"In the rooms" of Alcoholics Anonymous (AA), lawyers hear repeatedly that a "geographic" doesn't work. Most of time that geographic involves professional opportunity. The lawyer specializing in intellectual property from a mid-sized law firm in the midwest takes a lateral to a large firm in California. At first he's euphoric. Soon enough he's miserable, again. Actually, he could be worse off emotionally than before the change. The intensity of suffering could trigger relapse back into drinking.
Psychology professor at the University of California at Riverside Sonya Lyubomirsky explains why these grabs for a better life don't pan out. It's all in her new book "The Myths of Happines: What Should Make You Happy, but Doesn't - What Shouldn't Make You Happy, but Does."

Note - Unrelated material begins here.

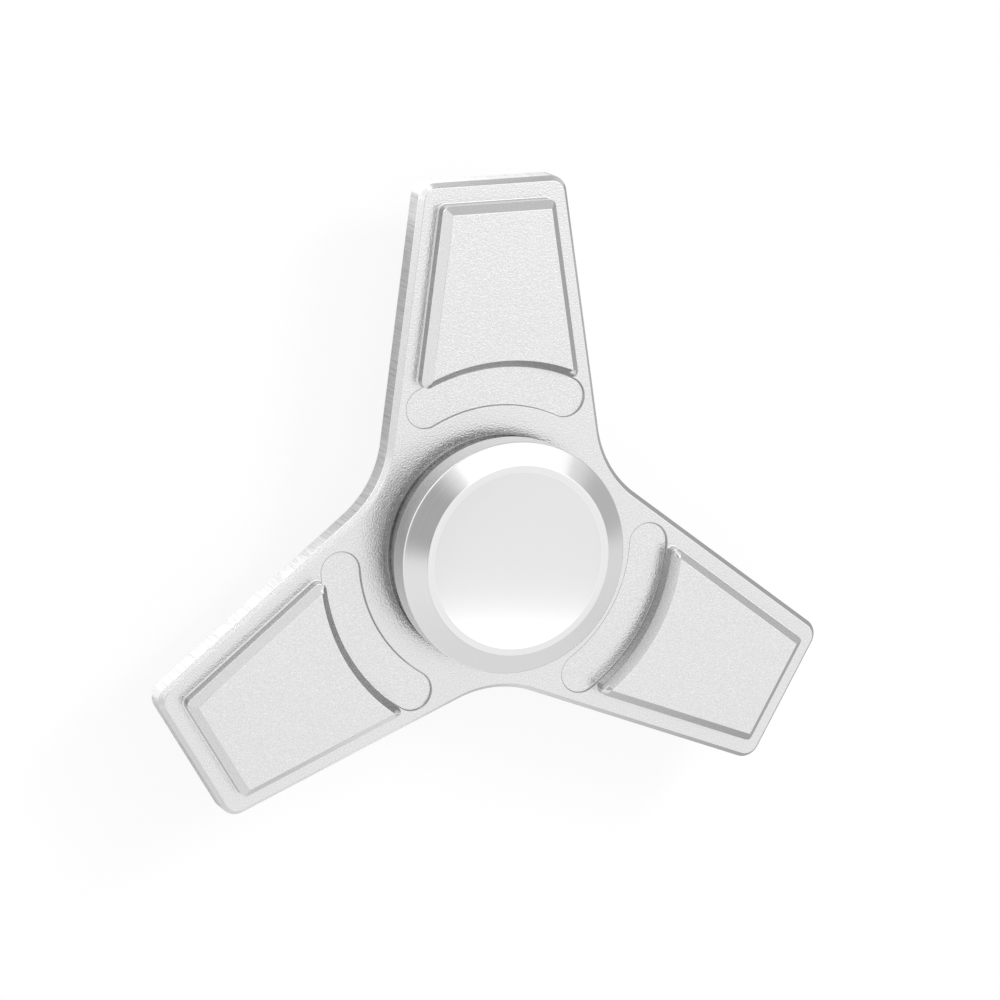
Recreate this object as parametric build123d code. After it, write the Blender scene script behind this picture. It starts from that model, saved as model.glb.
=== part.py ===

In essence, humans are wired for a certain baseline in happiness. After the positive change, we tend to return to that baseline. The problem is, though, that simultaneously our expectations on what we are entitled to are raised. Therefore, the new position, despite its status, intellectual stimulation, and lucrative pay, serves to create a craving for more and more of that. The lawyer could then start searching for what he perceives as a better opportunity.
How to stop that cycle? Lyubomirsky recommends what will sound familiar to those "in the rooms." That's an attitude change. For example, mentally re-experience what your professional life used to be and develop an attitude of gratitude. Sure, you can go after better professional opportunities. But you do it this time with a grateful heart for what you already have.